I continued to relate how I felt SO much a part of the family that I REALLY believed that they were my grandparents too! I recounted the time that I had said something about Grandma and Grandpa and how Timmy had retorted. “They’re NOT your grandma and grandpa. They’re MY grandpa and grandma. I was shocked and it hurt my feelings to learn that they really weren’t family. The point of the story, was that the Bradys made me feel so much like family that I actually believed I was.
After the funeral, Timmy came to me with tears in his eyes and hugged me, apologizing for hurting my feelings! At first, I didn’t know what he was talking about. Of course my feelings were not still hurt; that was the reaction of a child. But Timmy couldn’t bear the thought that he had caused me pain even that far in the past. Oh, that we could all have a heart like Timmy’s!
And now, he has reached his reward. Lisa phoned on Friday with the sad news that our Timmy has died. It was a shock and an exceedingly sad day! Although Timmy had recently not been well and under a doctor’s care, his death was sudden, unexpected, devastating. He leaves not only a family struggling in pain, but a hole in the fabric of the world. I am thankful that there are many who are sad today at the loss of Timmy, because it is testimony to the great treasure he invested in the lives of many. I am also thankful that the Comforter will be with those who grieve.
Today is one of those times that I need to again remind myself that our Maker’s decisions are always righteous. I need to recall that if we believe what we say we believe, then Timmy is in our future and not in our past. For that we can be tremendously grateful.

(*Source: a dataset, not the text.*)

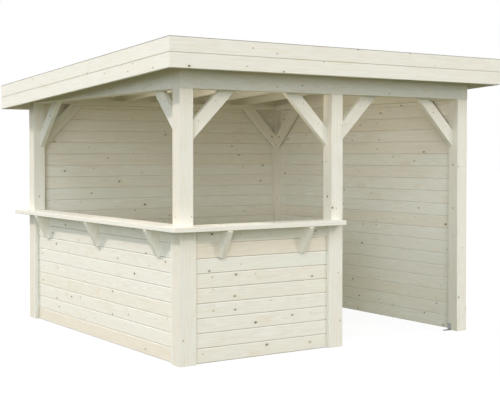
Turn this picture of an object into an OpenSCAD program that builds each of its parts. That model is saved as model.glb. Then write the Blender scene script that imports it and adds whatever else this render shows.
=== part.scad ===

I can imagine that Timmy is again participating in a “singin” with his daddy as well as mine. I’m certain that my brother-in-laws parents, Blanche and Roy Lowder, who were also life-long friends, are in that group as well. Perhaps my mama and my precious Leo, neither of whom had much of a singing voice on earth, are now gifted in that way too. The harmony of their voices lifted in praise, in the actual presence of the King to Whom the praise is offered, surely must be breath-taking!
As part of Tim’s legacy, I pray I will strive to be humble, loving, selfless, kind, giving, and available to those in need. I pray that I will stay with the sick, sing comforting songs at the bedside of the dying, repair the broken, and pray for the weak. I pray that I will follow Timmy’s example as I endeavor to foller, foller, foller all the way… until we once again meet On That Beautiful Shore, Timmy, in the Sweet By and By.